Andrew foresaw that customers should be able to navigate the station to their train using satnav style spoken instructions though their smart phone, based solely on knowledge of their current location and their train time/seat number. Clearly there are a number of developments required to make all this happen, not least the ticketing system to enable ‘barrierless’ travel.

His team is already modelling the performance of the line as it is being designed using BIM (Building Information Modelling), which allows all elements to be integrated in a virtual world to ensure they all work together before anyone starts building anything.

Metro – a digital incubator for high-speed rail

Andrew Love and Doug Blanc of SNC-Lavalin argued the proposition that the integrated approach of modern metros provides a working model for closed system high- speed systems.

For example, metro CBTC systems do today what it is hoped the ETCS level 3 might do at some point in the future. However each supplier’s CBTC system is proprietary and the trains and infrastructure both have to have the same system.
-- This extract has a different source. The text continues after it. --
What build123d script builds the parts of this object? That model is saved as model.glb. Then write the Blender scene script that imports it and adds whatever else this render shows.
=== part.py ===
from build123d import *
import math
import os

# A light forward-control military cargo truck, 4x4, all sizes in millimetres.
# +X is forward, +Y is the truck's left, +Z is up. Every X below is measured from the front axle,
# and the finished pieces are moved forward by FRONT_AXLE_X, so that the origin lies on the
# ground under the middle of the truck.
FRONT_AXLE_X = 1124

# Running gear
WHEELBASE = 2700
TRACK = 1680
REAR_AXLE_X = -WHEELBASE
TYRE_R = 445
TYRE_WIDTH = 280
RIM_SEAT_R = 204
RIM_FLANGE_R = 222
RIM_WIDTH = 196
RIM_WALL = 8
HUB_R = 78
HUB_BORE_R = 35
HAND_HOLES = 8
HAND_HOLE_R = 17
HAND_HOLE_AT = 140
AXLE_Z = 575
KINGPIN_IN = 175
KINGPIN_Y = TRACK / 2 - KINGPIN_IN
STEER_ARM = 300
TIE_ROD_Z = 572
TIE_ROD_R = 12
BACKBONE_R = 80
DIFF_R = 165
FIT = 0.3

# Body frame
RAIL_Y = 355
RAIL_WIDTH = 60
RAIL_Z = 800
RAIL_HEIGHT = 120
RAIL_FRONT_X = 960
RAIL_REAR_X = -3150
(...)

It is also fair to say that few, if any, metro CBTC systems cope well with freight (engineers’ trains in metro-speak). Metros usually have the advantage of integrated management, ability to specify the whole system and have relatively small fleets/infrastructure compares with most main line railways. However, taking the system design principles and applying them to the HS situation is a valid proposition.
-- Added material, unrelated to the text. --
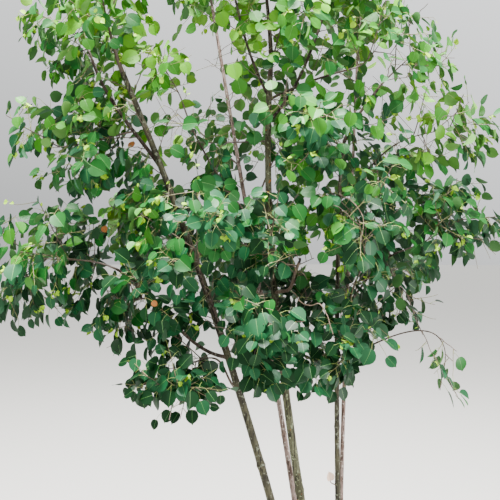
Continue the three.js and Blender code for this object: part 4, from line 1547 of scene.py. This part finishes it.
class PoplarBark(bpy.types.PropertyGroup):
    relief: bpy.props.FloatProperty(
        name="Relief", description="How far the bark's swellings stand out", default=0.0007, unit="LENGTH"
    )
    ring_spacing: bpy.props.FloatProperty(
        name="Ring spacing", description="Distance between rings of a stem", default=0.0045, unit="LENGTH"
    )
    stem_sides: bpy.props.IntProperty(name="Stem sides", description="Faces round a stem", default=24)
    bough_sides: bpy.props.IntProperty(name="Bough sides", description="Faces round a bough", default=14)


def leaf_colour(label, use, hex_colour):
    """A colour that a user can pick, with its default as a hex value."""
    return bpy.props.FloatVectorProperty(
        name=label, description=use, default=linear(hex_colour), size=4, min=0, max=1, subtype="COLOR"
    )


class PoplarLeaves(bpy.types.PropertyGroup):
    dark: leaf_colour("Dark", "Colour of shaded leaves", "#07280f")
    deep: leaf_colour("Deep", "Colour of most leaves", "#134e18")
    blue: leaf_colour("Blue", "Colour of bloomed leaves", "#104223")
    mid: leaf_colour("Mid", "Colour of younger leaves", "#2d6a12")
    bright: leaf_colour("Bright", "Colour of sunlit leaves", "#528f14")
    young: leaf_colour("Young", "Colour of opening leaves", "#86b01c")
    rust: leaf_colour("Rust", "Colour of the few dry leaves", "#8a5528")


class PoplarStage(bpy.types.PropertyGroup):
    floor_radius: bpy.props.FloatProperty(
        name="Floor radius", description="Size of the pale floor", default=60.0, unit="LENGTH"
    )
    eye: bpy.props.FloatVectorProperty(
        name="Eye", description="Where the camera stands", default=tuple(EYE * MM), unit="LENGTH"
    )
    pitch: bpy.props.FloatProperty(
        name="Pitch", description="How far the camera looks down", default=0.0065, subtype="ANGLE"
    )
    lens: bpy.props.FloatProperty(
        name="Lens", description="Focal length of the camera", default=56.2, subtype="DISTANCE_CAMERA"
    )


# The root crown and limbs

BARKS = {
    "olive": ("poplar_bark_olive", "#403f2d", "#5a5a45", "#221f15", "#7f8668", "#9a5a1c"),
    "dark": ("poplar_bark_grey_green", "#2f2c21", "#474432", "#18140e", "#696c5d", "#696c5d"),
    "brown": ("poplar_bark_brown", "#382d26", "#4f433a", "#1d1612", "#66645a", "#66645a"),
    "pale": ("poplar_bark_pinkish_grey", "#665249", "#83716a", "#3b2d26", "#a39b91", "#a39b91"),
}
LOBE_POINTS = 14
LOBE_SIDES = 20
LOBE_NARROWING = 0.12  # of a lobe where its stem goes on, as a share
CROWN_VOXEL = 0.0024  # metres
CROWN_SOFTENING = 6
CROWN_RELIEF = 1.6  # the relief on the root crown and on the boughs, as shares of that on the stems
BOUGH_RELIEF = 0.55
BOUGH_RINGS = 1.1  # the ring spacing of the boughs, as a share of that of the stems
POINT_PITCH = 6  # between the points of a limb's line
FEWEST_POINTS = 8
STEM_SUNK = 35  # how deep a stem's bark goes down into the root crown's
SIDE_COLLAR = 0.45  # how much a bough swells at its foot on the side of a limb,
END_COLLAR = 0.08  # and at the end of one
COLLAR_LENGTH = 14
TIP_STEPS = np.array([0.5, 0.85, 1.0])  # how far beyond its end a limb is rounded off, in radii,
TIP_RADII = np.array([0.87, 0.53, 0.2])  # and how thick it is there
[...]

All in all, it was interesting to hear of the various developments, both in the UK and overseas. Whilst there were some differences of opinion, speakers generally agreed on the way forward. The only significant divergence of view was about the proposed station track layout and length of points, with Felix Schmid advocating the Japanese short points whereas HS2 is proposing something that takes up more space but is likely to have headway benefits.

Andrew McNaughton summed it up pretty well when he said, in response to a question, “Well, decisions have to be made”.